A plot problem or a defective character trait would carry over from the previous night's work and occupy the mind. Initially I'd be shaken out of it by a murmured, "Hey, stop day-dreaming and hand me that folder."
But soon it needed more to produce the same effect. It required a spine-shuddering forearm smash to the biceps accompanied by a screech in my ear. "Are you deaf? I've been shouting across the room."
Even these blank spots could have been explained or put down to mere eccentricity, but then I began mumbling: rehearsing dialogue to test it on the tongue and get the feel of a character. Often on the bus or tube I'd find a row of people staring at me and I'd realised I'd be holding a conversation with myself.
I didn't blame anyone when I was asked to resign. To sit blank-faced, and glassy eyed in an important meeting and then suddenly blurt out unconnected statements like, "Profligacy, Jenkins cannot be dismissed so lightly", is bound to provoke comment.

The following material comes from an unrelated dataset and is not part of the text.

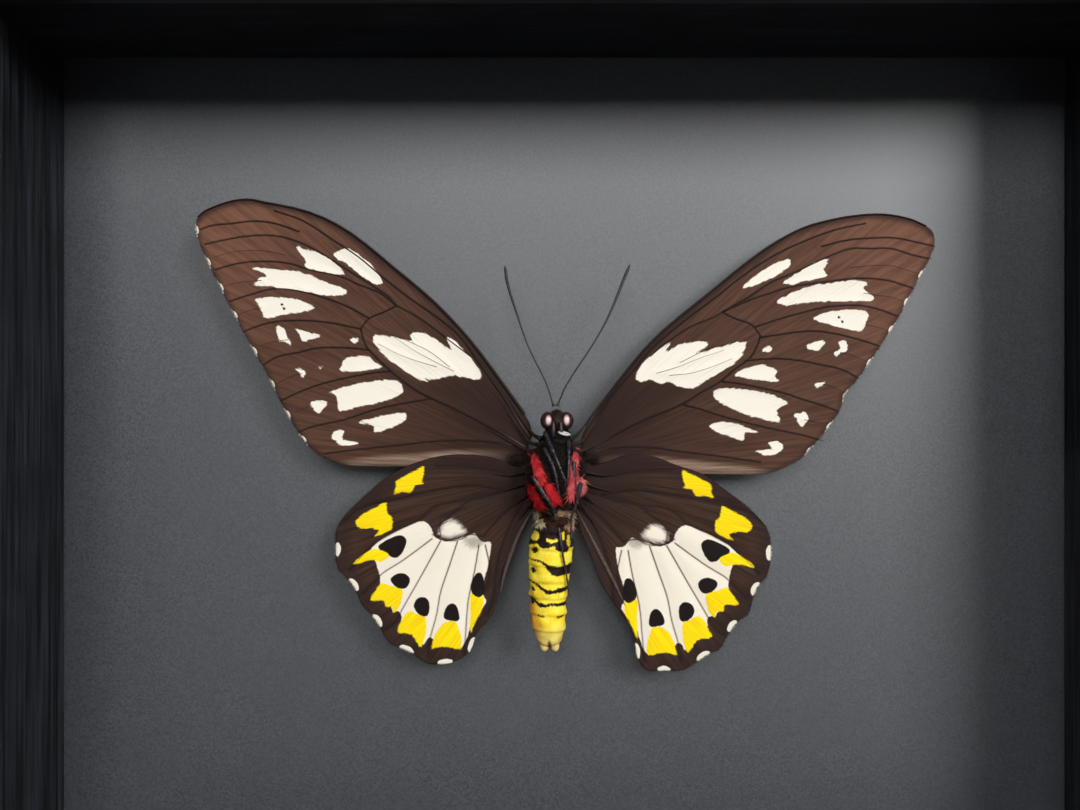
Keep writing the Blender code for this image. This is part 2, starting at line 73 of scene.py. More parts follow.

Being unemployed meant I had more freedom to indulge my antisocial behaviour and by this time I was verging on the really 'hard' writing. I contemplated a novel.
I lost most of my friends at this point because I exacerbated family tiffs in order to study conflict development. I made rude comments purely to provoke reaction among my acquaintances. I took to cultivating unsavoury persons in seamy professions. Everything I did was geared to provide substance for my tales.
Financially I was a non-person. My credit rating and plastic money disappeared as easily as they had come. What money I did get went on white bond and brown manilla. Looking back, I blame my parents. I retain a picture of myself at three years of age sitting in front of a sheet of paper at the kitchen table. My mother had set down the alphabet and I was happily copying the letters with a large red crayon. Was that how it all started?
I don't regret it. Not any of it. My bank manager makes snide comments about the Booker or the Nobel, but I don't really blame him; he's friendly with Dan Brown's bank manager. Besides, creative, pleading letters addressed to him are just another way of feeding the habit.